I also understand why the Chargers and not the Raiders are the AFC team with momentum behind a move to LA. All three markets have turned against the publicly-funded stadium charade and have done little to nothing to help any of the teams secure a new stadium in their home market, and don’t seem to have much support even among fans; in all likelihood, at least one of the teams was going to have to go back to a still-unsettled stadium situation. The Chargers have long seemed further apart with San Diego on a new stadium than the Raiders have with Oakland, and the Raiders have long been the black sheep of the league thanks to their rowdy fans; even LA politicians don’t seem to want the Raiders to return to LA.

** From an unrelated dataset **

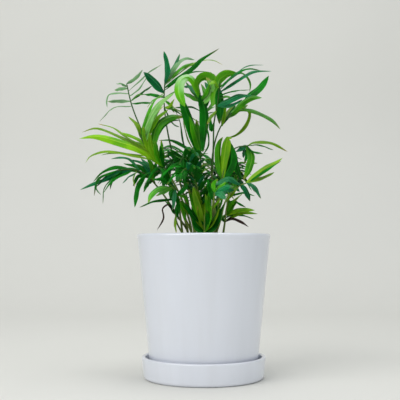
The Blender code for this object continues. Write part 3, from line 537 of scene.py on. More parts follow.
def pair_at(frond, leafy, along):
    """(width, route) of the two leaflets of a pair that far along the leafy part. Pairs
    stand wide at first and point forwards near the end, and are longest near the middle."""
    index = round(along * (len(leafy) - 1))
    tangent = tangent_at(leafy, index)
    sideways = tangent.cross(UP).normalized()
    made = []
    for side in (-1, 1):
        sway = math.sin(frond.azimuth + 9.7 * along + 2.1 * side)
        spread = math.radians(64 - 36 * along + 6 * sway)
        length = frond.length * (1 - 0.9 * (along - 0.45) ** 2) * (1 + 0.1 * sway)
        way = tangent * math.cos(spread) + sideways * side * math.sin(spread)
        root = leafy[max(index - (side > 0), 0)]
        middle = root + way * length * 0.5 + Vector((0, 0, length * 0.07))
        tip = root + way * length * 0.93 - Vector((0, 0, length * (0.2 + 0.1 * sway)))
        made.append((frond.width * (0.95 - 0.08 * sway), [root, middle, tip]))
    return made


def leaflets_of(frond, midrib, added):
    """(color or mix of colors, width, share of it that shows from the front, route) of each
    leaflet that the model has, or of each one that is added to them."""
    leafy = leafy_part(midrib, frond.bare)
    made = []
    if isinstance(frond, Seen):
        for color, width, depth, *places in frond.added if added else frond.leaflets:
            share = min(MOST_FACING, width / NARROWEST_BLADE)
            made.append((color, width / share, share, leaflet_route(leafy, depth, places)))
        return made
    steps = STEPS_PER_GAP * (frond.pairs - 1)
    for step in range(steps + 1):
        if added == (step % STEPS_PER_GAP > 0):
            for width, route in pair_at(frond, leafy, step / steps):
                made.append((frond.colors, width * (ADDED_WIDTH if added else 1), None, route))
    return made


# The model's plain shapes, used to find what would cross


def facing_normals(route, share):
    """At each point of a route, the direction that a blade's upper face looks in: up where
    share is None, or else turned so that this share of its width shows from the front."""
    normals = []
    for index in range(len(route)):
        tangent = tangent_at(route, index)
        aim = UP if share is None else Vector((0, -1, 0))
        normal = (aim - tangent * aim.dot(tangent)).normalized()
        if share is not None:
            sideways = tangent.cross(normal)
            earlier = normals[-1] if normals else UP
            turn = math.copysign(math.sqrt(1 - share**2), sideways.dot(earlier))
            normal = normal * share + sideways * turn
        normals.append(normal)
    return normals


def blade_shape(route, width, thickness, share):
    """Points and triangles of the model's blade: a low roof above and a low roof below."""
    if len(route) <= MOST_PLAIN_PLACES:
        outline = PLAIN_BLADE
    else:
        outline = CURVED_BLADE if len(route) <= MOST_CURVED_PLACES else HOOKED_BLADE
    stations = smooth_route(route, BLADE_STEPS)
    normals = facing_normals(stations, share)
    points = []
    for along, swell in outline:
        index = round(along * BLADE_STEPS)
        tangent = tangent_at(stations, index)
        up = normals[index] * (thickness / 2)
        half = tangent.cross(normals[index]) * (width / 2 * swell)
        fall = normals[index] * (width / 2 * swell * ROOF_SLOPE)
        centre = stations[index]
        points += [centre - half - fall, centre + up, centre + half - fall, centre - up]
    points.append(stations[-1])
    faces = [(0, 3, 1), (3, 2, 1)]
    last = 4 * (len(outline) - 1)
    for a in range(0, last, 4):
        b = a + 4
        faces += [(a, a + 1, b + 1), (a, b + 1, b),
                  (a + 1, a + 2, b + 1), (a + 2, b + 2, b + 1),
                  (a + 2, a + 3, b + 3), (a + 2, b + 3, b + 2),
                  (a + 3, a, b + 3), (a, b, b + 3)]
    faces += [(last + side, last + (side + 1) % 4, last + 4) for side in range(4)]
    return points, faces


def quads_between(lower, upper):
    """Faces that join two closed rings of point numbers."""
    count = len(lower)
    return [(lower[side], lower[(side + 1) % count], upper[(side + 1) % count], upper[side])
            for side in range(count)]


def tube_shape(route, radii, sides):
    """Points and faces of a round tube along a route, with a radius for each of its points."""
    points = []
    faces = []
    side_way = Vector((0.3, -1, 0.1))
    for index, (centre, radius) in enumerate(zip(route, radii)):
        tangent = tangent_at(route, index)
        side_way = (side_way - tangent * side_way.dot(tangent)).normalized()
        across = tangent.cross(side_way)
        for side in range(sides):
            angle = math.tau * side / sides
            spoke = side_way * math.cos(angle) + across * math.sin(angle)
            points.append(centre + spoke * radius)
        if index:
            ring = range(index * sides, (index + 1) * sides)
            faces += quads_between(range(ring.start - sides, ring.start), ring)
    faces.append(tuple(reversed(range(sides))))
    faces.append(tuple(range(len(points) - sides, len(points))))
    return points, faces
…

But it’s at least conceivable that the NFL might still have a future in San Diego or certainly St. Louis. I’m not sure the NFL has a future in Oakland. The Times suggests that any deal that kept the Raiders in Oakland would include streamlining the process for them to move somewhere else, namely San Diego, St. Louis, or the 49ers stadium in Santa Clara. If it were the Chargers forced to stay put, St. Louis would be their only option. Only the Raiders can make the Bay Area a two-team market; for any other team, it’s not worth it. If a team is going to leave a market for another market, only for a team from a third market, already under consideration for moving to the second market, to fill the void in the first market, what was the point? Why not move the third market’s team to the second market to begin with?
Moreover, the Raiders’ problems seem deeper than those of the Chargers or Rams. The Raiders probably need a change of stadium more than any other team; they’re the last team to share their stadium with a baseball team, and that stadium is a literal sewage dump. Qualcomm Stadium and the Edward Jones Dome have their own problems, but by comparison with the Raiders, they smack of just another couple of owners upset that their stadiums don’t allow them to wine and dine the 1% enough. Even beyond the stadium situation, the Raiders seem to be slowly divorcing themselves from the Bay Area. A few years ago, a brawl between fans at a preseason game between the Raiders and 49ers resulted in the termination of the Raiders-49ers preseason series. Without a geographic rivalry preseason game, there’s barely any point to sharing a market.
While Angelenos themselves seem to want the Rams to return more than any other team, the Raiders certainly place second in terms of teams with roots in the area; the Chargers may have been based in LA their first few years in the AFL, but today’s Angelenos have no connection to them despite the best efforts of the Spanos family, while Ice Cube made an entire documentary a few years ago about the degree to which the Raiders became part of the identity of the city during their relatively brief time there. More than the importance of the Raiders to LA’s identity, though, is the importance of LA to the Raiders’ identity. As much as the suit-and-tie executives running the other teams or calling the shots in LA politics may not like the Raiders’ image, it’s one of the few remaining marks of authenticity in an increasingly corporatized league, and the Raiders would not be the Raiders outside Oakland or Los Angeles. The Raiders’ identity is wrapped up in their working-class roots and West Coast, California attitude; moving them to San Diego or St. Louis just because those cities are free would betray that (San Diego is enough of a vacation spot to undermine its other virtues), and moving them to Levi’s Stadium with its wall of luxury boxes also would mark the corporatization of the team, even if it happened against the Davis family’s wishes. (Besides the fact it would likely mean teams called “San Francisco” and “Oakland” would be playing in a stadium located in neither city, an outcome nearly as absurd as two AFC West teams in the same stadium.)
To be clear, I would, all things considered, be fine with the Chargers and Rams moving to LA, certainly compared to an all-AFC move, but I do think it would likely result in one of the teams angling to leave within a decade. But please, NFL owners, don’t let your quest to take advantage of the loyalty of NFL fans to appeal to corporate suits at all costs and desire to still have a “relocation magnet” city (which the deteriorating situations with these teams suggests is becoming a less potent tactic anyway) blind you to the facts on the ground. For once, let common sense reign. If you move two teams to LA, please, at least give serious consideration to restoring the status quo ante 1995.